Wednesday 20 January 2010

Femurs and Lemurs

I can't guarantee that I'll be able to post new things regularly - I suspect that like a new toy this blog will be loved intensely for about a week and then get discarded and forgotten - but I will try to write at least one post a week (even if I have to resort to writing book reviews, or posting New Scientist stories or something!). So while I'm feeling motivated...


I have visited a lot of museums, but I've only worked (well, worked for money!) in one. And so far it is very much living up to my expectations. I've always had a picture in my head of museum storerooms as being slightly musty, dusty repositories of ancient curios, with endless wooden drawers full of hidden treasures. And that's pretty much what it is really like! Most of the stores are not actually all that dusty (though some of them are a little musty!), and they're incredibly well organised...in a slightly chaotic sort of way!

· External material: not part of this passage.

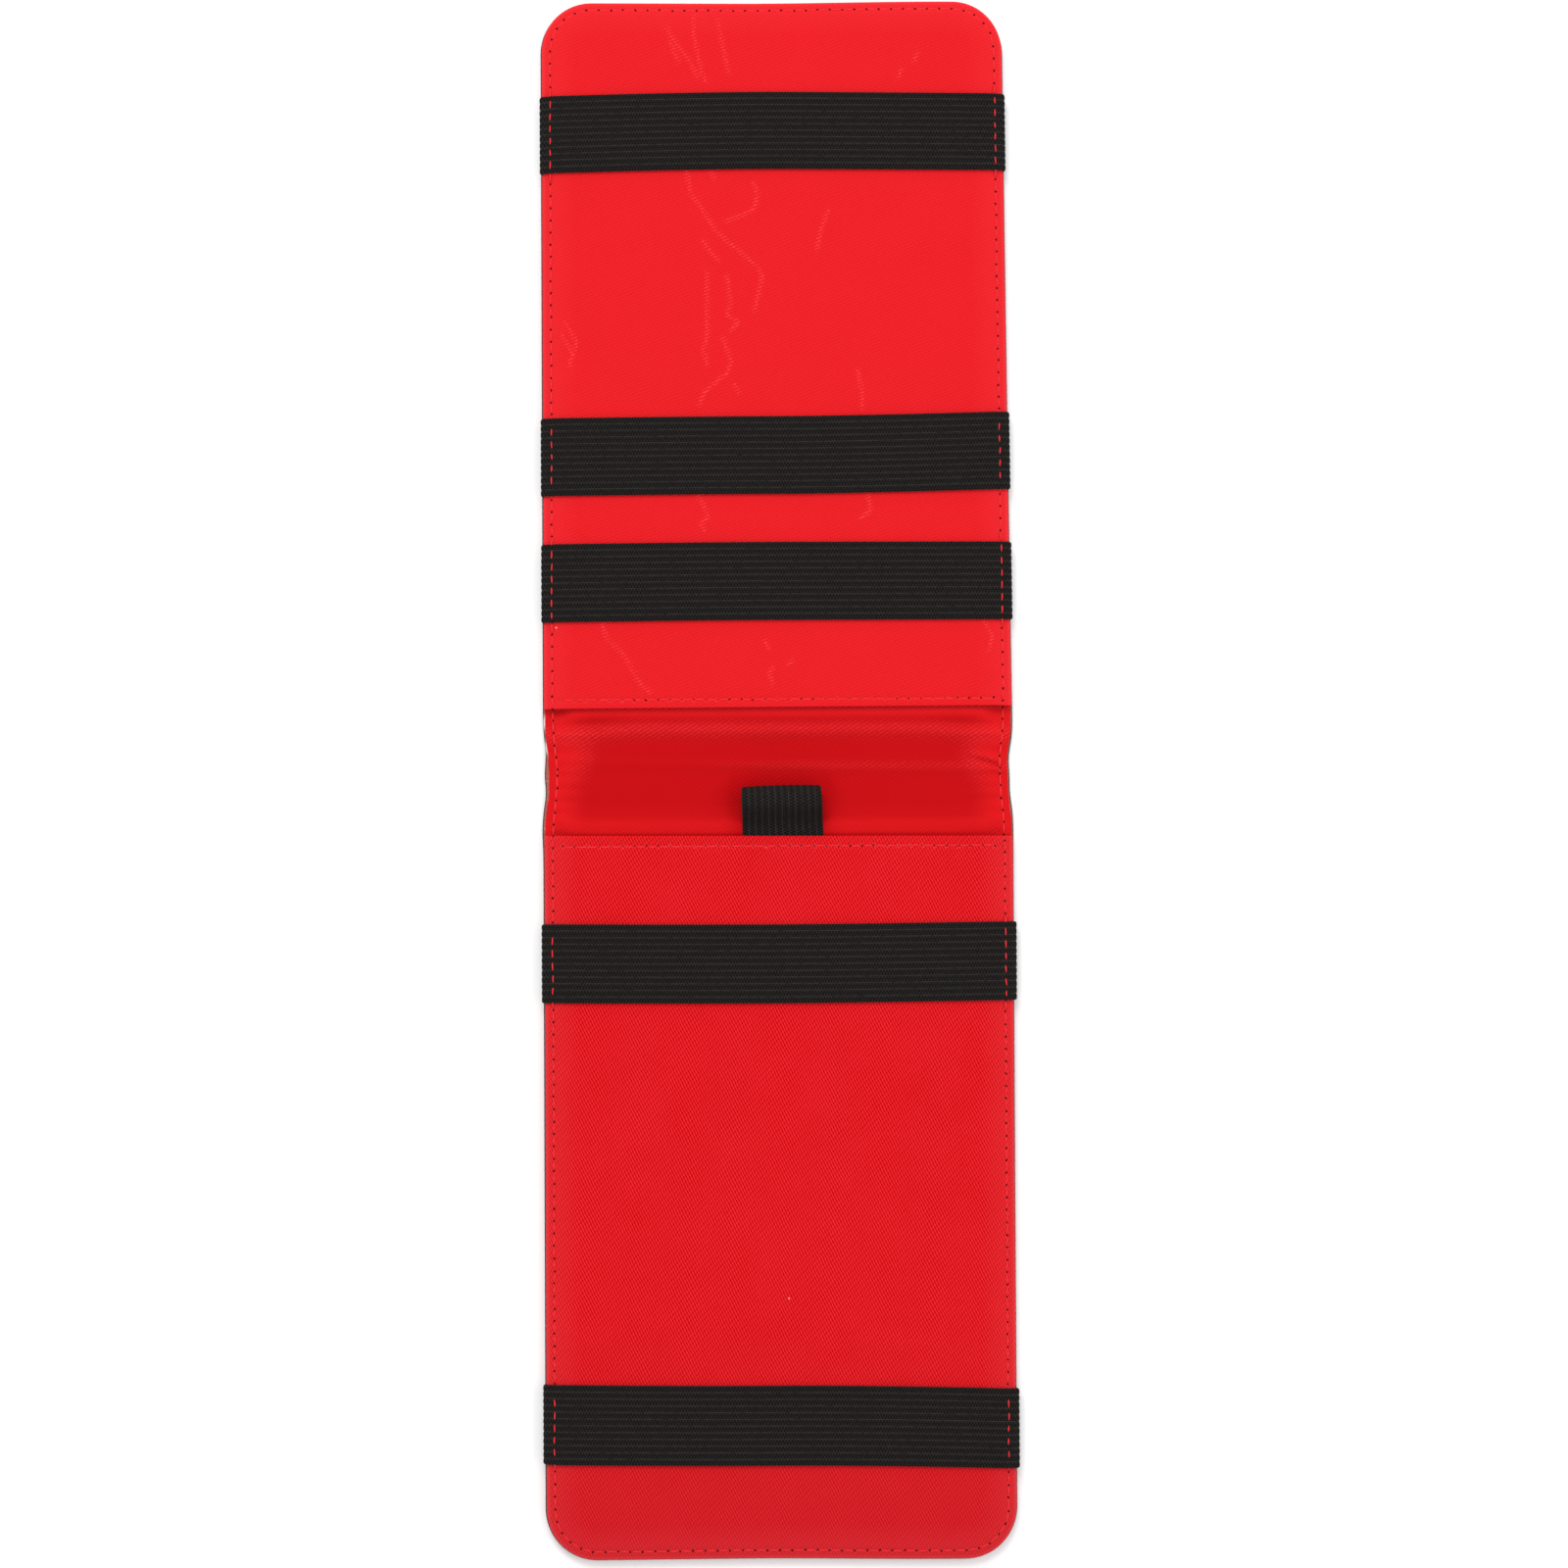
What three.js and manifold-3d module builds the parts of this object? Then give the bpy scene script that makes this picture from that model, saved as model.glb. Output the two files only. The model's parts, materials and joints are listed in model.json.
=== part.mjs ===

Which is good, because it means that while the cataloguing and storing of objects by type, age, species, etc. means that you have a fairly good chance of being able to predict what's coming up next, there are always surprises, anomalies that keep you on your toes and make the job extra interesting. Finding something you don't expect is always an amusing diversion, especially when you find a femur that has been labelled as a lemur, or a kangaroo skull that somebody has identified as belonging to a pelican! But these things happen when you have volunteers (who are mostly enthusiastic members of the public with little formal training or education in the relevant subject areas) doing your documentation work for you...It's great having people who are interested and want to do it for free (because most museums are permanently cash-strapped and can't afford to actually hire the staff they desperately need), but it does occasionally lead to these sort of clerical errors because the volunteers don't have the specialist vocabulary required (although a little common sense would have helped in the case of the femur/lemur! And the kangaroo/pelican. I mean, the snout still had some mummified flesh clinging to it, complete with whiskers! It must have been a rare whiskered pelican...).

Not that I'm knocking volunteerism - I did it for two years because volunteering is the only way to get the experience that museums want in their curators. It is something of a catch-22 situation...museums want people with experience, but the only way to get the experience is to work in a museum. So a lot of people end up doing it for free. Like me. And I enjoyed it, and it got me my current job. It took me a while (in the current climate finding a job in any industry is hard!) but I got there in the end. And I'm very glad I did. For a while after I got my job I kept thinking "I can't believe I'm getting paid for this!". I've just about gotten over that now, but it does still strike me sometimes just how lucky I am to have a job that I love (especially when I hear other people bitching about their jobs!). I did this for free for two years, and now somebody wants to pay me to do it. That's amazing.